Written task:
Copy all the material below, exactly as it stands.

Source material:
════════════════════
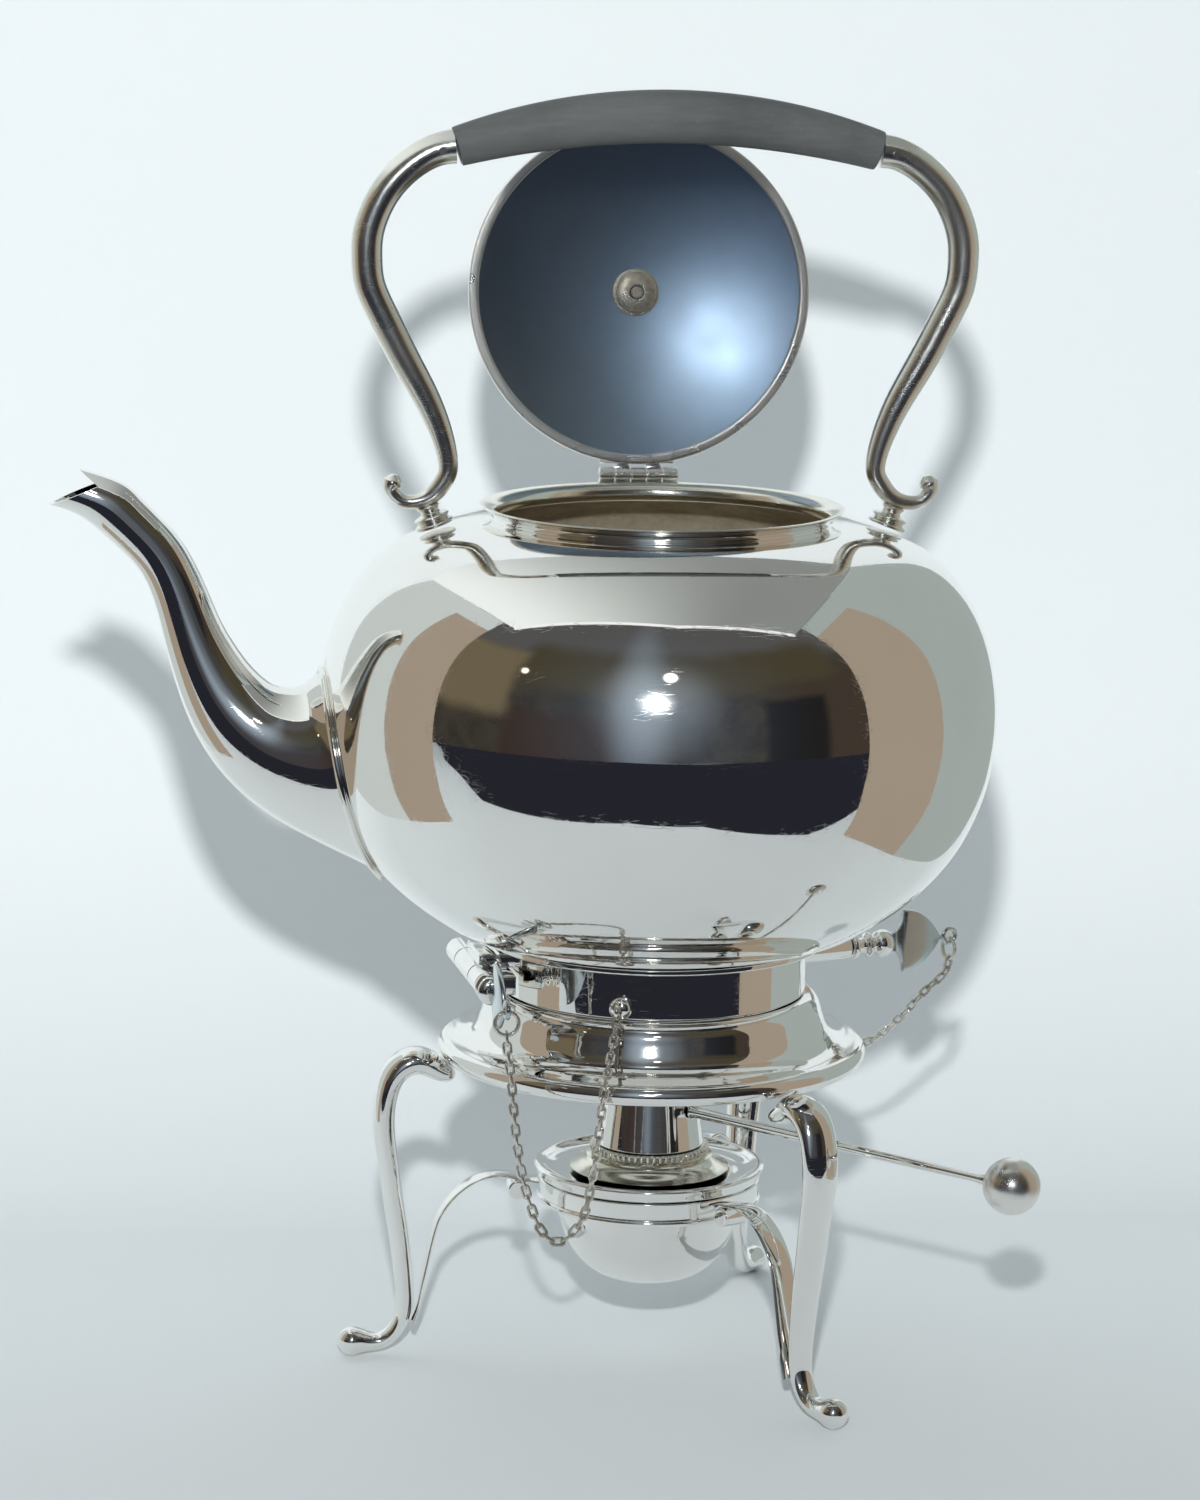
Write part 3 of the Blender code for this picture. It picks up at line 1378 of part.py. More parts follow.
def make_lid_hinge():
    knuckle = (LID_BARREL_LENGTH - GAP * (LID_KNUCKLES - 1)) / LID_KNUCKLES
    bore = cylinder(
        "lid_hinge_bore",
        LID_PIN_RADIUS + RUNNING_GAP,
        (-LID_BARREL_LENGTH, LID_HINGE_REACH, LID_HINGE_HEIGHT),
        (LID_BARREL_LENGTH, LID_HINGE_REACH, LID_HINGE_HEIGHT),
        TINY_STEPS,
    )
    bore = cut_ready(bore)
    half = LID_BARREL_LENGTH / 2
    plate_front = NECK_FOOT_RADIUS + GAP
    plate_back = LID_HINGE_REACH + LID_BARREL_RADIUS
    leaf_bottom = BODY_TOP + GAP
    leaf_top = LID_HINGE_HEIGHT - LID_BARREL_RADIUS - RUNNING_GAP
    fixed_leaf = box(
        "lid_leaf_fixed",
        (-half, plate_front, leaf_bottom),
        (half, plate_back, leaf_top),
    )
    tab_top = lid_height(LID_RADIUS) + GAP + LID_LEAF_WALL
    leaf_middle = LID_RADIUS - LID_LEAF_LENGTH / 2
    slope = math.atan(2 * LID_RISE * leaf_middle / LID_RADIUS**2)
    frame = Matrix.Rotation(-slope, 4, "X")
    frame.translation = (0, leaf_middle, lid_height(leaf_middle))
    swung_leaf = box(
        "lid_leaf_swung",
        (-half + BURIED, -LID_LEAF_LENGTH / 2, DOUBLE_GAP),
        (half - BURIED, LID_LEAF_LENGTH / 2, DOUBLE_GAP + LID_LEAF_WALL),
        frame,
    )
    for number in range(LID_KNUCKLES):
        start = -half + number * (knuckle + GAP)
        end = start + knuckle
        barrel = cylinder(
            f"lid_knuckle_{number + 1}",
            LID_BARREL_RADIUS,
            (start, LID_HINGE_REACH, LID_HINGE_HEIGHT),
            (end, LID_HINGE_REACH, LID_HINGE_HEIGHT),
            SMALL_STEPS,
        )
        if number % 2:
            middle_height = tab_top - LID_LEAF_WALL / 2
            arm_low = (start + KNUCKLE_INSET, LID_RADIUS + GAP, LID_HINGE_HEIGHT)
            arm_high = (end - KNUCKLE_INSET, LID_HINGE_REACH - KNUCKLE_INSET, middle_height)
            bridge = box(
                barrel.name + "_bridge",
                (start + GAP, LID_RADIUS - LID_LEAF_WALL, tab_top - LID_LEAF_WALL),
                (end - GAP, LID_HINGE_REACH, tab_top),
            )
            arm = box(barrel.name + "_arm", arm_low, arm_high)
            joined(swung_leaf, barrel, arm, bridge, parent=LID_AXIS)
        else:
            arm = box(
                barrel.name + "_arm",
                (start + KNUCKLE_INSET, plate_front, leaf_top - LID_BARREL_RADIUS / 2),
                (end - KNUCKLE_INSET, plate_back - KNUCKLE_INSET, LID_HINGE_HEIGHT),
            )
            joined(fixed_leaf, barrel, arm)
    finished(cut(fixed_leaf, bore), SILVER, TILT_AXIS)
    finished(cut(swung_leaf, bore), SILVER, LID_AXIS)
    pin = cylinder(
        "lid_hinge_pin",
        LID_PIN_RADIUS,
        (-half, LID_HINGE_REACH, LID_HINGE_HEIGHT),
        (half, LID_HINGE_REACH, LID_HINGE_HEIGHT),
        TINY_STEPS,
    )
    finished(pin, SILVER, TILT_AXIS)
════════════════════
Written solution:
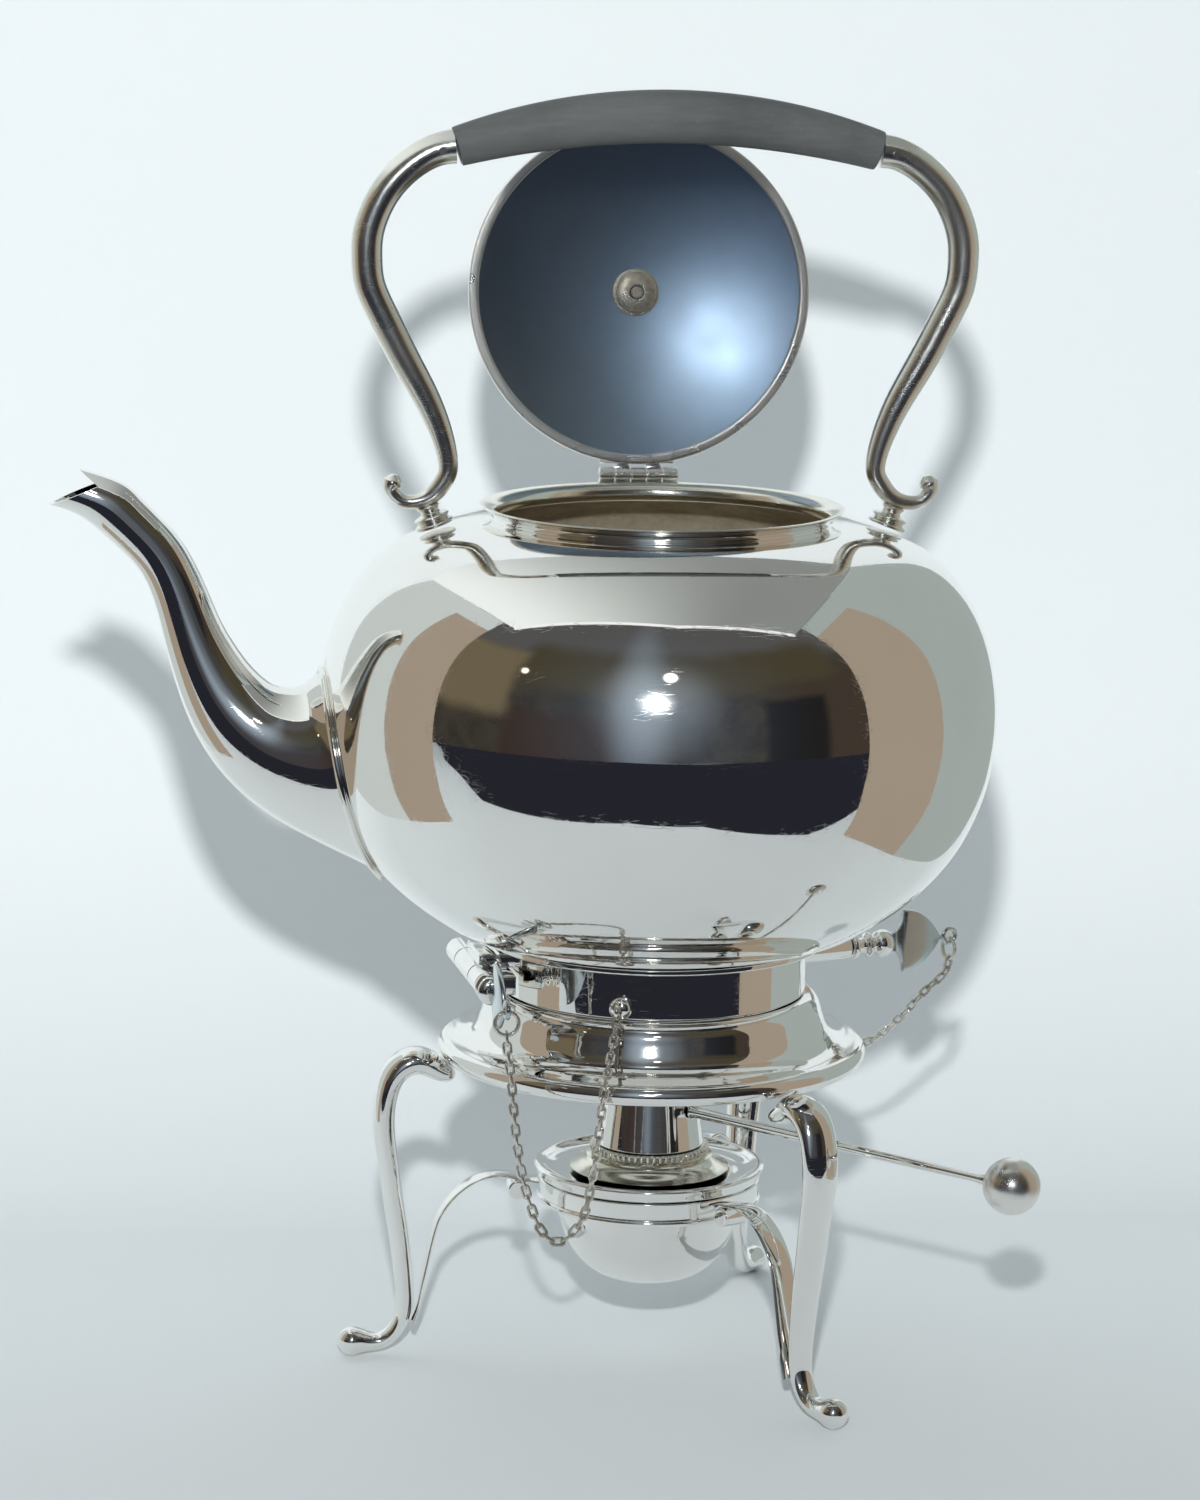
Write part 3 of the Blender code for this picture. It picks up at line 1378 of part.py. More parts follow.
def make_lid_hinge():
    knuckle = (LID_BARREL_LENGTH - GAP * (LID_KNUCKLES - 1)) / LID_KNUCKLES
    bore = cylinder(
        "lid_hinge_bore",
        LID_PIN_RADIUS + RUNNING_GAP,
        (-LID_BARREL_LENGTH, LID_HINGE_REACH, LID_HINGE_HEIGHT),
        (LID_BARREL_LENGTH, LID_HINGE_REACH, LID_HINGE_HEIGHT),
        TINY_STEPS,
    )
    bore = cut_ready(bore)
    half = LID_BARREL_LENGTH / 2
    plate_front = NECK_FOOT_RADIUS + GAP
    plate_back = LID_HINGE_REACH + LID_BARREL_RADIUS
    leaf_bottom = BODY_TOP + GAP
    leaf_top = LID_HINGE_HEIGHT - LID_BARREL_RADIUS - RUNNING_GAP
    fixed_leaf = box(
        "lid_leaf_fixed",
        (-half, plate_front, leaf_bottom),
        (half, plate_back, leaf_top),
    )
    tab_top = lid_height(LID_RADIUS) + GAP + LID_LEAF_WALL
    leaf_middle = LID_RADIUS - LID_LEAF_LENGTH / 2
    slope = math.atan(2 * LID_RISE * leaf_middle / LID_RADIUS**2)
    frame = Matrix.Rotation(-slope, 4, "X")
    frame.translation = (0, leaf_middle, lid_height(leaf_middle))
    swung_leaf = box(
        "lid_leaf_swung",
        (-half + BURIED, -LID_LEAF_LENGTH / 2, DOUBLE_GAP),
        (half - BURIED, LID_LEAF_LENGTH / 2, DOUBLE_GAP + LID_LEAF_WALL),
        frame,
    )
    for number in range(LID_KNUCKLES):
        start = -half + number * (knuckle + GAP)
        end = start + knuckle
        barrel = cylinder(
            f"lid_knuckle_{number + 1}",
            LID_BARREL_RADIUS,
            (start, LID_HINGE_REACH, LID_HINGE_HEIGHT),
            (end, LID_HINGE_REACH, LID_HINGE_HEIGHT),
            SMALL_STEPS,
        )
        if number % 2:
            middle_height = tab_top - LID_LEAF_WALL / 2
            arm_low = (start + KNUCKLE_INSET, LID_RADIUS + GAP, LID_HINGE_HEIGHT)
            arm_high = (end - KNUCKLE_INSET, LID_HINGE_REACH - KNUCKLE_INSET, middle_height)
            bridge = box(
                barrel.name + "_bridge",
                (start + GAP, LID_RADIUS - LID_LEAF_WALL, tab_top - LID_LEAF_WALL),
                (end - GAP, LID_HINGE_REACH, tab_top),
            )
            arm = box(barrel.name + "_arm", arm_low, arm_high)
            joined(swung_leaf, barrel, arm, bridge, parent=LID_AXIS)
        else:
            arm = box(
                barrel.name + "_arm",
                (start + KNUCKLE_INSET, plate_front, leaf_top - LID_BARREL_RADIUS / 2),
                (end - KNUCKLE_INSET, plate_back - KNUCKLE_INSET, LID_HINGE_HEIGHT),
            )
            joined(fixed_leaf, barrel, arm)
    finished(cut(fixed_leaf, bore), SILVER, TILT_AXIS)
    finished(cut(swung_leaf, bore), SILVER, LID_AXIS)
    pin = cylinder(
        "lid_hinge_pin",
        LID_PIN_RADIUS,
        (-half, LID_HINGE_REACH, LID_HINGE_HEIGHT),
        (half, LID_HINGE_REACH, LID_HINGE_HEIGHT),
        TINY_STEPS,
    )
    finished(pin, SILVER, TILT_AXIS)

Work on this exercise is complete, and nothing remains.